Tal vez, no inquietaban los gritos de “¡Gonzalo!”, sino más bien, la idea de que existe la posibilidad – latente – de ser nosotros quienes necesitamos pedir auxilio, y preferimos callar, antes que pedir una mano cercana...

G.-

domingo, 8 de julio de 2012

Gonzalo - Parte I

El reloj marca las veinte horas con veinte minutos. Es un horario cerrado, de un sábado por la noche. Es raro, porque ese tiempo parece el preludio de un apocalipsis o un holocausto: es una parcela de la tierra de lo temporal, sustraída del conteo, donde el silencio y el viento corruptor de almas se hace presente, con intensidad. Los adolescentes salen a bailar, a tomar algo en los bares, a despejarse de la vida cotidiana. Los adultos – ya envejecidos a partir de los treinta años – vuelven a su casa del trabajo, u organizan alguna cena con sus amigos de la secundaria. 

A esa hora – maldita –, por la Avenida Corrientes se puede observar el grueso de gente que transita la ciudad. Los teatros. De una punta a otra de esa calle – que se dirige al “bajo”, centro idolatrado de la metrópolis – se encuentran esos refugios (algunos dirán “antros”) del arte.  Arte burgués, sí. Es irrevocable la sentencia. Aún así el tema de la obra sea la lucha de clases, el arte teatral de la avenida Corrientes es de los caratulados como comercial, ergo, burgués. 

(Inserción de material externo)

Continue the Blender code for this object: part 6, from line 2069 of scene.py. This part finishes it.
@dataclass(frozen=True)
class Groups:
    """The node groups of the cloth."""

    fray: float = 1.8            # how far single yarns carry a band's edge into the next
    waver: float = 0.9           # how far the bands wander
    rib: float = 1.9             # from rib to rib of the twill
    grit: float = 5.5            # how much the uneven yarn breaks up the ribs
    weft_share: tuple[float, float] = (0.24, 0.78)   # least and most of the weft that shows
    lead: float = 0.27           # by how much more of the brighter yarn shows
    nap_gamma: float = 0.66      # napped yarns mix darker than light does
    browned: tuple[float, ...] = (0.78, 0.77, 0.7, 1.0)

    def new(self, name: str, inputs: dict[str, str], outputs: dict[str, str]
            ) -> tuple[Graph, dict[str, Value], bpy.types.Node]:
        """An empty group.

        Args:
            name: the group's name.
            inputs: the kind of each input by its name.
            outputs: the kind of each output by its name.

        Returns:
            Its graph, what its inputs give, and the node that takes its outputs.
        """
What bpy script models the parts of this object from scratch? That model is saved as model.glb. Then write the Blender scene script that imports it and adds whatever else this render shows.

Esta definición que para muchos será escatológica e incluso apresurada, sólo sirve para darme el pie para lo siguiente, para nuestra verdadera cita de esta noche.

Viniendo por Uruguay, desde Talcahuano y Avenida Córdoba, uno se cruza con varios hechos más que apreciables (unos por lo sorprendente y mágico, otros simplemente por lo moderno): la estación del Subte B, la escultura de Olmedo y Portales, la gente (como si fuera poco) que deambula por allí constantemente y en la esquina de enfrente, una sucursal del Banco Ciudad.

Vamos por partes. Uno llega al lugar, y cree encontrarse en el centro exacto – si no fuera porque a dos cuadras hacia la izquierda se ubica el monumental Obelisco, empotrado en el medio de la 9 de Julio, centro de la película Pizza, birra y faso (de hecho, muy recomendable).  Se encienden las luces por doquier (aunque no muchas de neón, porque ya no parecen ser los psicodélicos 80 pre-posmodernos o los apocalípticos 90 posmodernos), la gente se choca, se empuja, se insulta por lo bajo y ninguna es capaz de esgrimir la más sincera sonrisa. Del Banco, no hay mucho que decir. Está ahí, como siempre (¡mentiras!) lo estuvo, aunque bien sabemos que algún día (hagamos que así sea) deje de estar y allí sea emplazada una biblioteca, una escuela, un teatro, o sean plantadas flores.

Por otra parte, la escultura de Portales – Olmedo trae a la memoria de los porteños y no porteños, esa entrañable sensación de poder sonreír en medio del tumulto y de una época de oscuros porvenires, en la que lo único que está garantizado es la inseguridad del futuro, la inestabilidad humana – sí, humana – del presente y las voces del “ya no se puede”, “ es mejor así y no seguir intentándolo”, “son todos iguales” o – la más rutilante – “estos mediocres e hipócritas deberían dejar de existir”, tal como si uno mismo pudiera huir de todo eso y ocultarse en la Torre de Marfil. En este punto, la escultura trae a la memoria de los presentes el recuerdo de nuestra manía de ser siempre los mismos, cuando pensamos que estamos siendo diferentes al resto, como si esto pudiera garantizar algún tipo de provecho. Ojo, no estoy azotando a nuestra querida originalidad, pero hay muchos cuerdos dando vueltas por ahí que se acusan a sí mismos por no poder volar a través del acoso de sus pares. Mientras más manos se unan, menos fuerte será la caída y más fácil será levantarse.

Por último, el Subte. Esa colosal obra de ingeniería a la cual nos subimos todos los santos y demoníacos días para trabajar, estudiar, salir, entrar, hacer el amor, buscar y perder el amor, no encontrar nada o escuchar a varios cuerdos dando vueltas por ahí, sin saber qué hacer, a dónde ir, qué fingir, qué vivir. La vida estancada en mitad del tiempo, sometida a los compases del reloj, al pulso – ¡embrujado! – de la melancolía de las horas. En el subte encontrás todo eso, y más.